En hier zijn verhaal:
It was another of those routine tragedies that are never publicized. At eight in the morning we at ICAHD (the Israeli Committee Against House Demolitions) received a call that the Border Police, Israeli police and Jerusalem Municipality bulldozers were massing below the Palestinian village of Anata, poised to begin another day of home demolitions. We never know of demolitions ahead of time. The Israeli authorities responsible for demolishing Palestinian homes – the municipality and the Ministry of Interior in Jerusalem, the “Civil” Administration in the West Bank and the army – do not provide advanced warning to us or, indeed, to the families themselves.

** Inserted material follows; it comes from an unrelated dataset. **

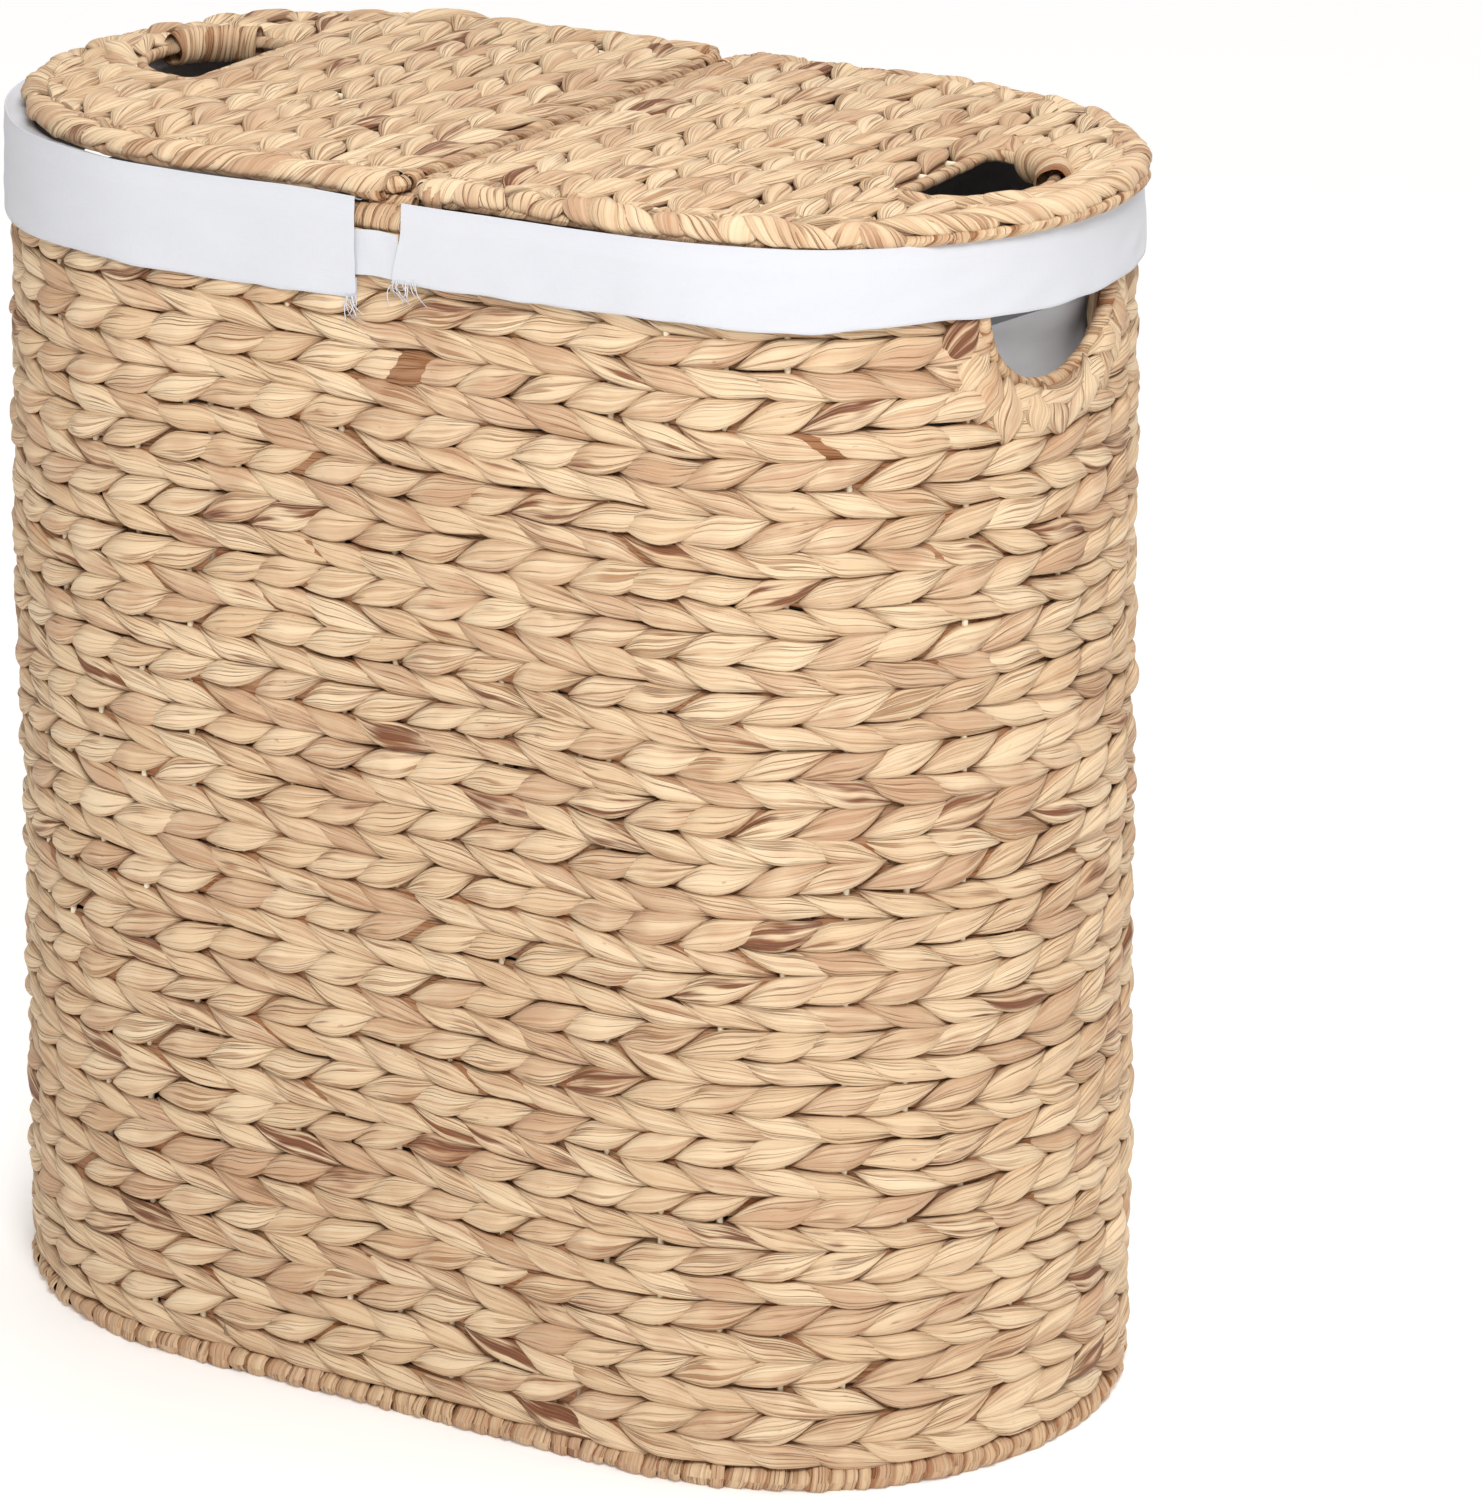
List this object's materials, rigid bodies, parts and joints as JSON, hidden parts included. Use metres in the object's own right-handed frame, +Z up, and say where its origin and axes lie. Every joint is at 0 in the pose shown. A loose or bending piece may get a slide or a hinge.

Tens of thousands of Palestinian families live with demolition orders on their homes, some 22,000 in East Jerusalem alone, where fully a third of Palestinian homes face demolition at any time. When we received word of preparations for a demolition that morning, however, we knew precisely which home would be targeted first: that of the Hamdan family, the elderly parents their married son and daughter-in-law with their five children, and an unmarried son. It was a home we had rebuilt for the second time in last summer’s ICAHD work camp, when Israeli and international peace activists joined with local Palestinians to rebuild as an act of political resistance to the Occupation.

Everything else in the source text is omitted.